5 years later, aged 21, she travelled to London with the Mother Superior, to confess her crime. ‘The Suspicions of Mr Whicher’ were vindicated. She confessed to the Reverend Wagner, but in court he refused to divulge information heard in confession. Constance claimed that the deed was done to hurt her stepmother, not for hatred of the boy. The Judge, apparently weeping, passed the death sentence. An appeal to Queen Victoria, due to public outcry, resulted in the sentence being commuted to life in prison, which was 20 years, in this case.

Constance was sent to Salisbury, Millbank and Parkhurst prisons. She served her full sentence, despite appeals on grounds of her age at the time of the crime- 16.

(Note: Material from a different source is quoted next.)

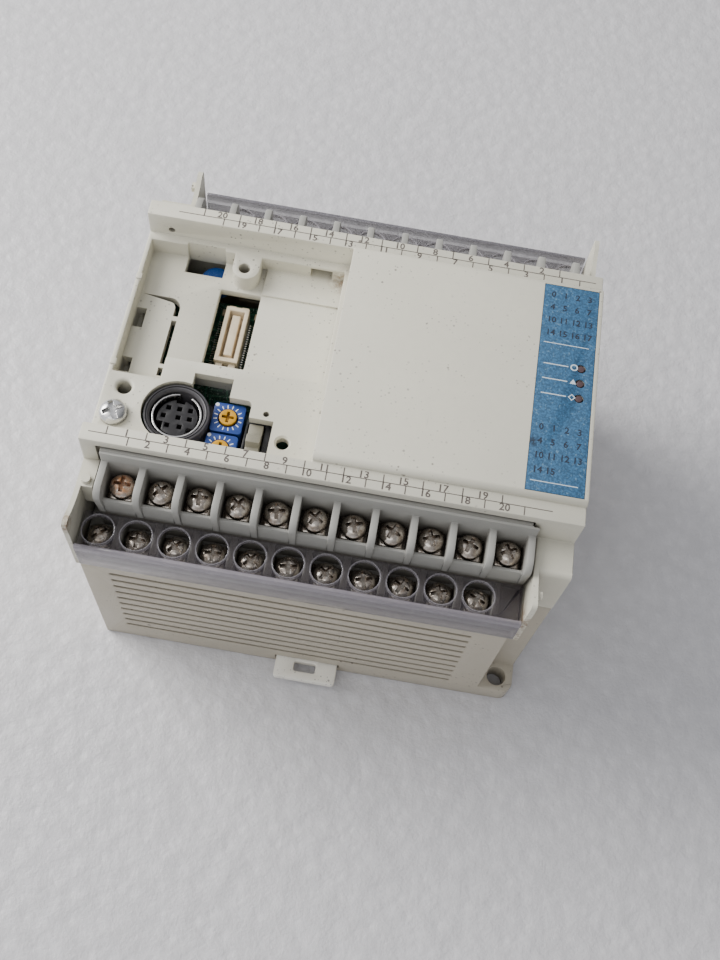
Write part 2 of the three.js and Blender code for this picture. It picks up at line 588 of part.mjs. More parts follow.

On her release, as Emilie Kaye (her second name and K) she joined William, his wife and some of their half siblings, including Eveline, in Tasmania, where William was Inspector of Fisheries. He produced a book about the Great Barrier Reef. Then she went to mainland Australia, cared for typhoid victims, trained as a nurse, cared for lepers, became Matron for young offenders, opened a Nurse’s home and ran it until her retirement. She lived to be 100, ironically receiving a congratulatory telegram from the King and Queen in 1944, then died 2 months later. A niece was unaware that Emilie was actually her real aunt.

Did she confess to protect her father or brother, William, who stood to inherit money when he was 21? Was she mad or sick?

At the time the case was the object of enormous public interest, with letters to newspapers speculating on the subject and expressing sympathy for Constance. Wilkie Collins used details from the case in The Moonstone and Charles Dickens, who had already created the character Inspector Bucket in Bleak House, used his own version of events in his last, unfinished novel, The Mystery of Edwin Drood. There were echoes of Charlotte Bronte’s Jane Eyre, published in 1847, because Samuel Kent’s second wife was the governess.

This sad tale may, or may not, be part of the history of St Swithun’s church.